Ma il comandante Oscar sa come vanno queste cose. Non a caso su Astral sono salite personalità note, tra le quali di recente il campione di basket Marc Gasol, stella dell’Nba, che quasi si spezzò un dito per salvare Josepha, la profuga camerunense calunniata dai suprematisti travestiti da sovranisti. «Fu uno spavento: avete idea di quale assicurazione ci sia sulle mani di Gasol? Ma lui, da campione, ci rise su, e continuò a salvare», dice Camps. Altre personalità dello spettacolo, dello sport e della cultura hanno chiesto di venire a bordo nelle prossime operazioni. L’organizzazione avrebbe voluto anche gli italiani Jovanotti e Fedez, «ma i loro manager ci hanno spiegato di temere l’odio sui social», spiegano dall’Ong. Chissà che non ci sia modo e tempo per ripensarci.
Il dilemma dei soccorritori è sempre quello: se non c’è nessuno da intercettare si sta in fondo più tranquilli, perché forse nessuno annegherà. Ma poi, ogni volta, arrivano le notizie dalla Libia a togliere il sonno. Ieri, finalmente, il ministro degli Esteri italiano ha messo un punto fermo: Tripoli "non è un porto sicuro". Esattamente ciò che l’Onu e le Ong sostengono da mesi. «Io non riconosco la Guardia Costiera libica – scandisce Camps –. Si presentano con uniformi non identificabili e con i mitra spianati. Ci hanno anche sparato. Per me sono né più né meno che un gruppo armato».
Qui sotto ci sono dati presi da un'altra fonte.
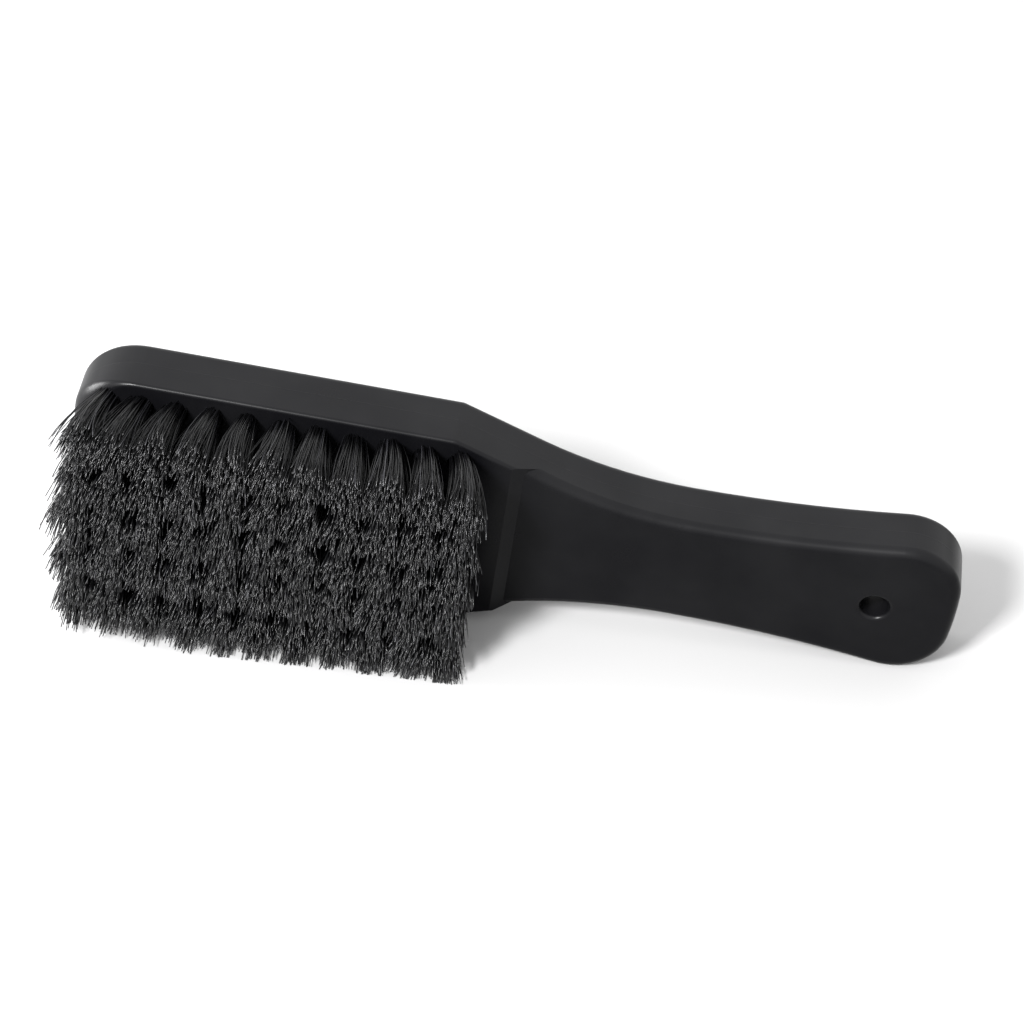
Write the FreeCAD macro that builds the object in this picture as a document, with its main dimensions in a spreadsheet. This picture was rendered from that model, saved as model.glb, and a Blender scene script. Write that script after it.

Aggiungere altro non serve. E non c’è neanche tempo. Il comandante Oscar afferra il binocolo. Si sporge. Vuole che tutte le luci siano spente: "Una volta abbiamo visto un barcone a 500 metri di distanza solo perché un migrante aveva acceso un telefonino". Ne salvarono più di cento. Perché in fondo non fa mai abbastanza buio se vuoi salvare qualcuno.